The broader implication for markets is the continued migration of capital away from purely liquid, publicly traded assets toward illiquid alternatives that offer differentiated return profiles. Family offices managing dynastic wealth, like the Walton family’s Builders Vision vehicle, are at the vanguard of this shift. As we noted in our coverage of alternative asset fundraising trends in June 2026, appetite for non-traditional investment structures remains robust even as public market volatility persists.

The risk embedded in sports franchise investments is real, however. Valuations are illiquid and mark-to-market pricing is opaque. Minority stakes carry limited control rights, meaning investors are exposed to management decisions they cannot influence. Regulatory risk, including potential antitrust scrutiny of league media deals, could compress the revenue multiples that currently justify elevated valuations.

Watch for further NBA minority stake transactions in the second half of 2026, as the new media rights cycle begins generating cash flows that will reset valuation benchmarks across the league. Any secondary market transaction involving a top-five NBA franchise will serve as a critical pricing signal for the entire asset class.

Frequently Asked Questions about sports franchise investments and the Lukas Walton Chicago Bulls deal

Why are billionaires and institutions buying minority stakes in sports franchises?

Sports franchises offer a rare combination of appreciating asset value, inflation-resistant revenue streams from media rights and ticket sales, and a supply-constrained market where only a fixed number of top-tier franchises exist. For family offices and institutional investors, minority stakes provide exposure to these characteristics without requiring full ownership or operational control. The NBA’s decision to allow private equity participation formalized this trend and created a more liquid secondary market for such stakes.

How valuable is the Chicago Bulls franchise?

Industry estimates have placed the Chicago Bulls among the NBA’s top-ten most valuable franchises, with valuations that have exceeded $4 billion in recent years. The franchise benefits from its historic brand, a large metropolitan market, and its stake in the United Center, one of the busiest arenas in North America. Exact transaction prices for minority stakes are typically not disclosed publicly.

What role do media rights play in NBA franchise valuations?

Media rights are the primary revenue engine underpinning franchise valuations. The NBA’s approximately $76 billion, 11-year media rights agreement with NBC, Amazon, and ESPN provides a long-term revenue floor that analysts use to model franchise cash flows and justify current valuation multiples. Higher media rights revenue directly translates into higher franchise values, making each new rights cycle a critical repricing event for the entire asset class.

What are the main risks of investing in a sports franchise minority stake?

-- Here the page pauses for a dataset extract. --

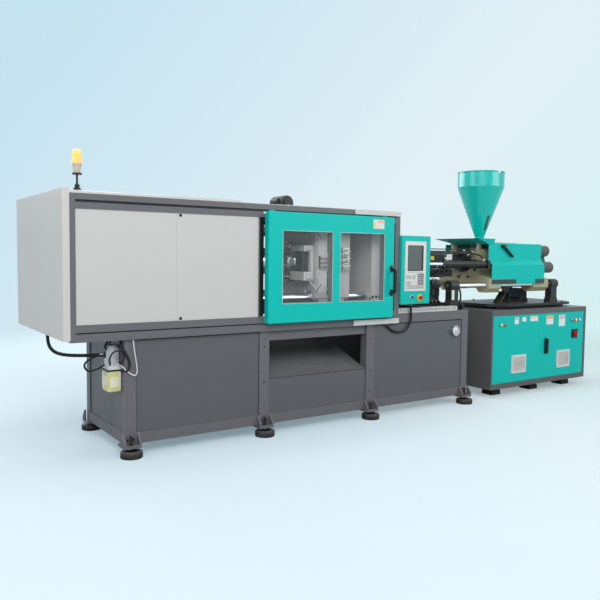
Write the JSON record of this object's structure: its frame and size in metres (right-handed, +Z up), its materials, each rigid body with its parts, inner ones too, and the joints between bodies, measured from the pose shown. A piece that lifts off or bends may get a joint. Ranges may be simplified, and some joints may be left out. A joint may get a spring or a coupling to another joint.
{
  "type": "injection moulding machine",
  "caption": "Horizontal plastics moulding machine: guarded clamp with sliding safety door on a bed, injection unit with cone hopper above a two-door cabinet.",
  "frame": {"origin": "on the floor, under the middle of the machine's outline", "axes": "+X along the machine from the clamp end to the injection end, -Y towards the operator, +Z up"},
  "size_m": [5.731, 1.609, 2.308],
  "materials": {
    "bed_paint": "satin enamel",
    "frame_paint": "satin enamel",
    "panel_paint": "fine satin enamel",
    "cream_paint": "satin enamel",
    "teal_paint": "gloss enamel",
    "cabinet_paint": "satin enamel",
    "casting_paint": "painted casting",
    "black_paint": "satin black",
    "dark_casting": "painted casting",
    "chromed": "hard chromed and ground",
    "bright_steel": "machined",
    "black_plastic": "moulded",
    "white_plastic": "moulded",
    "red_plastic": "moulded",
    "yellow_plastic": "moulded",
    "blue_plastic": "moulded",
    "window": "clear",
    "amber_lens": "clear",
    "tank_plastic": "translucent",
    "cable_rubber": "smooth",
    "pad_rubber": "moulded",
    "gauge_steel": "plain"
  },
  "bodies": {
    "machine": {"bed_frame": "bed_paint", "bed_panels": "bed_paint", "levelling_feet": "bright_steel", "pressure_gauge": "gauge_steel", "wiring_duct": "panel_paint", "guard_frame": "frame_paint", "guard_panels": "panel_paint", "guard_trim": "cream_paint", "guard_end_cover": "cream_paint", "signal_lamp_stem": "black_plastic", "signal_lamp_lens": "amber_lens", "roof_motor": "dark_casting", "operator_panel_box": "teal_paint", "operator_panel_bezel": "white_plastic", "panel_switch_rings": "yellow_plastic", "operator_panel_cable": "cable_rubber", "end_conduit": "cable_rubber", "lube_motor": "panel_paint", "lube_tank": "tank_plastic", "fixed_platen": "casting_paint", "tail_platen": "casting_paint", "tie_bars": "chromed", "tie_nuts": "dark_casting", "seat_rods": "chromed", "cabinet_body": "cabinet_paint", "cabinet_equipment": "black_paint", "wedge_mounts": "pad_rubber", "injection_base": "black_paint", "rod_stands": "dark_casting", "guide_rods": "chromed"},
    "front_door": {"front_door_panel": "teal_paint", "front_door_windows": "window", "front_door_handle": "black_plastic"},
    "rear_door": {"rear_door_panel": "teal_paint", "rear_door_windows": "window"},
    "clamp": {"moving_platen": "casting_paint", "clamp_ram": "chromed", "water_manifold": "bright_steel"},
    "ejector": {"ejector_rod": "bright_steel"},
    "selector": {"selector_knob": "blue_plastic"},
    "stop": {"stop_button": "red_plastic"},
    "left_cabinet_door": {"cabinet_door_left": "teal_paint", "left_door_fittings": "white_plastic"},
    "right_cabinet_door": {"cabinet_door_right": "teal_paint", "right_door_fittings": "white_plastic"},
    "latch": {"latch_handle": "black_plastic"},
    "main_switch": {"main_switch_knob": "red_plastic"},
    "carriage": {"injection_housing": "casting_paint", "barrel": "bright_steel", "nozzle": "bright_steel", "heater_bands": "bright_steel", "barrel_hood": "black_paint", "carriage_cylinders": "black_paint", "injection_cover": "teal_paint", "hopper_tray": "teal_paint", "hopper": "teal_paint"},
    "plasticizing": {"drive_housing": "casting_paint", "screw_motor": "dark_casting"},
    "screw_shaft": {"screw": "bright_steel"},
    "lid": {"hopper_lid": "teal_paint"}
  },
  "joints": [
    {"name": "front_door_slide", "type": "slide", "parent": "machine", "child": "front_door", "axis": [-1, 0, 0], "range_m": [0, 1.2]},
    {"name": "rear_door_slide", "type": "slide", "parent": "machine", "child": "rear_door", "axis": [-1, 0, 0], "range_m": [0, 1.2]},
    {"name": "clamp_slide", "type": "slide", "parent": "machine", "child": "clamp", "axis": [1, 0, 0], "range_m": [-0.49, 0.1]},
    {"name": "ejector_slide", "type": "slide", "parent": "clamp", "child": "ejector", "axis": [1, 0, 0], "range_m": [0, 0.1]},
    {"name": "selector_turn", "type": "hinge", "parent": "machine", "child": "selector", "pos_m": [0.1655, -0.7195, 1.052], "axis": [0, 1, 0], "range_deg": [-45, 45]},
    {"name": "stop_press", "type": "slide", "parent": "machine", "child": "stop", "axis": [0, 1, 0], "range_m": [0, 0.006]},
    {"name": "left_cabinet_door_hinge", "type": "hinge", "parent": "machine", "child": "left_cabinet_door", "pos_m": [1.3265, -0.6745, 0.48], "axis": [0, 0, -1], "range_deg": [0, 95]},
    {"name": "right_cabinet_door_hinge", "type": "hinge", "parent": "machine", "child": "right_cabinet_door", "pos_m": [2.8175, -0.6745, 0.48], "axis": [0, 0, 1], "range_deg": [0, 95]},
    {"name": "latch_turn", "type": "hinge", "parent": "right_cabinet_door", "child": "latch", "pos_m": [2.1495, -0.6995, 0.533], "axis": [0, -1, 0], "range_deg": [0, 90]},
    {"name": "main_switch_turn", "type": "hinge", "parent": "right_cabinet_door", "child": "main_switch", "pos_m": [2.6595, -0.6995, 0.585], "axis": [0, -1, 0], "range_deg": [0, 90]},
    {"name": "carriage_slide", "type": "slide", "parent": "machine", "child": "carriage", "axis": [1, 0, 0], "range_m": [-0.25, 0]},
    {"name": "injection_slide", "type": "slide", "parent": "carriage", "child": "plasticizing", "axis": [1, 0, 0], "range_m": [-0.24, 0]},
    {"name": "screw_spin", "type": "hinge", "parent": "plasticizing", "child": "screw_shaft", "pos_m": [2.1795, -0.2375, 1.36], "axis": [1, 0, 0], "continuous": true},
    {"name": "hopper_lid_hinge", "type": "hinge", "parent": "carriage", "child": "lid", "pos_m": [1.5795, 0.0165, 2.302], "axis": [-1, 0, 0], "range_deg": [0, 100]}
  ]
}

The primary risks include illiquidity, as there is no public market for these stakes and exit opportunities are limited and infrequent. Minority investors also have restricted governance rights, leaving them exposed to decisions made by majority owners or league management. Regulatory risk is a factor as well, particularly around antitrust scrutiny of media deals. Finally, franchise valuations are sensitive to on-court performance and broader consumer spending trends, which can be cyclical.

Is this trend limited to the NBA, or are other leagues seeing similar activity?

The trend spans all four major North American professional sports leagues. The NFL recently approved private equity ownership for the first time, the NHL has seen several high-profile ownership changes, and MLB franchises continue to attract significant capital. Internationally, European football clubs have become major targets for U.S. private equity. The common thread is the institutionalization of sports as a recognized alternative asset class with its own valuation frameworks and investor base.